Hi there, I am a paper wasp researcher, currently working on introduced populations of Polistes dominulus across the US, and I found your site while doing a web search. On your site you have a couple of photos of this species. These are also P. dominulus, not yellow jackets. The first indication is the single, open-combed nest (yellowjackets enclose their multiple combs in a paper envelope), but also notice the brown antennae and slender bodies. I hope you don’t mind my unsolicited comments! The photos on your site are a great resource, and I thank you.
Sincerely,
Aviva Liebert

what type of wasp/hornet?
Hi,
I have looked through your (site as well as a few of your linked sites and haven’t found a match for the (hornet?) in the attached photo. I found this guy hanging out in one of my papaya trees today and he seemed very interested in staying there despite my sticking a camera in his face.
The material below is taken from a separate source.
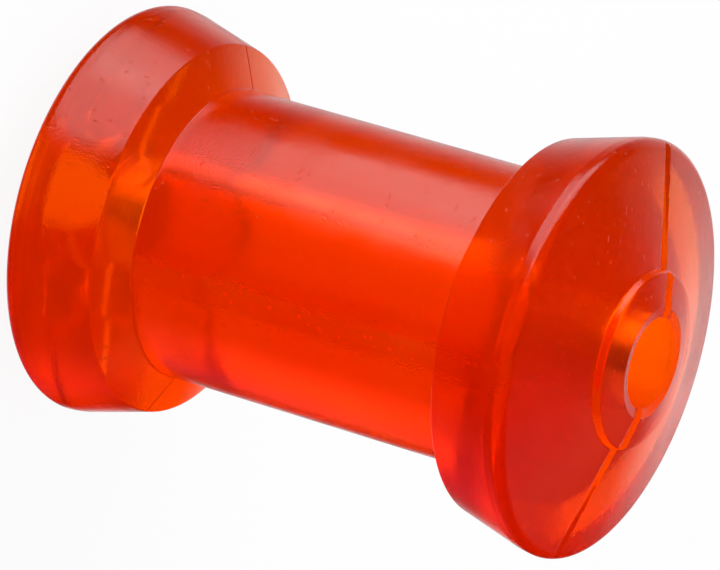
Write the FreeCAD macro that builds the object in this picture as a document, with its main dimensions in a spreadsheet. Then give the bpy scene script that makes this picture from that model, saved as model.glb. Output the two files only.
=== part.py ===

He would get agitated with me and buzz by my head only to go back to the same spot in the tree. He was alone and I saw no evidence of any kind of nest. I am in central Florida. Any help in identifying him would be appreciated. I also think you have a great site here and I plan on bookmarking it for future reference.
Thank You
Wendy Hicks

Hi Wendy,
After consulting with Eric Eaton, we are 99% sure this beautiful wasp is in the genus Polistes, but we do not recognize the species. We will continue to try to get a more definite identification.

Ed. Note: This just came in: (09/25/2005) “recently posted wasp
I am almost 90% sure that this particular was is a Golden Paper Wasp Polistes fuscatus Let me know what you find out. thx,
James Woodman”

Update:  January 19, 2018
A recent comment informed us that this is Polistes major major, which is represented on BugGuide.